Edward Colston fell last weekend in Bristol. Robert Milligan in Canary Wharf was the next statue to be removed. It had actually been held in storage until 1997, before being re-erected that year in the drive to regenerate the Docklands area of east London. Milligan was a prominent slave owner, and as Sadiq Khan put it: “It’s a sad truth that much of our wealth was derived from the slave trade – but this does not have to be celebrated in our public spaces.” The mayor has established a commission to review statues and landmarks with the aim of improving diversity, while Labour councils across England and Wales have promised to undertake their own reviews.
Many Tories are intensely annoyed about these activities as they claim that history is being erased. I can’t remember a time when there was so much discussion of these historical figures, though, which would suggest that the removals are more educational than the continued commemoration of men who traded in humans – as well as being historical moments in themselves. Conservative commentators cannot resist describing it all as ‘virtue signalling’ and they are desperate to return to discussions of ‘moral relativism’. But as David Olusoga wrote, this is “one of those rare historic moments whose arrival means things can never go back to how they were”.

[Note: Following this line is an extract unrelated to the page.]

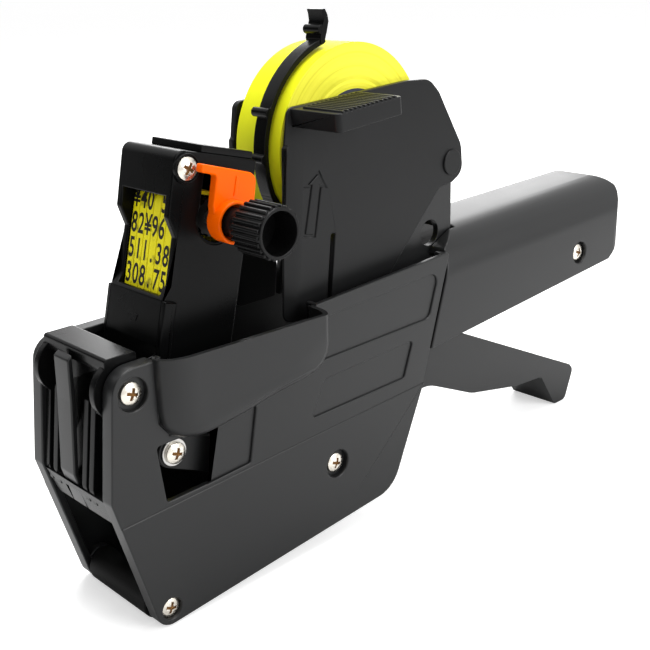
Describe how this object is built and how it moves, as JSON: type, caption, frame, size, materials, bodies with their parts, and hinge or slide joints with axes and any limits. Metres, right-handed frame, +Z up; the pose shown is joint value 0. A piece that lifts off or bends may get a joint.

There is also much frustration in the Conservative Party over the government’s handling of schools reopening in England. We have witnessed a predictable U-turn: the aim to get all primary school children back in class a month before the summer holidays has been dropped, as it turns out trade unions were right to describe the current plans as unworkable. The Times has attributed this shambles to a lack of “determined and imaginative leadership” and called on the Prime Minister to “take personal charge”.
Perhaps most important is a recognition that only 25% of those children eligible to return to school did so last week. This is a broader issue of public confidence in the government, which is falling at a time of crisis. The top scientific advisers have disappeared from the press conferences. Ministers keep making policy on the hoof, and they are unable to answer the simplest of questions in media appearances. The Tories are so eager to ‘return to normal’ that they dismissed the idea of improving life under lockdown, instead choosing to rush through measures that unsurprisingly go wrong and end up lengthening the whole process of easing restrictions. The damage will be felt for many years to come.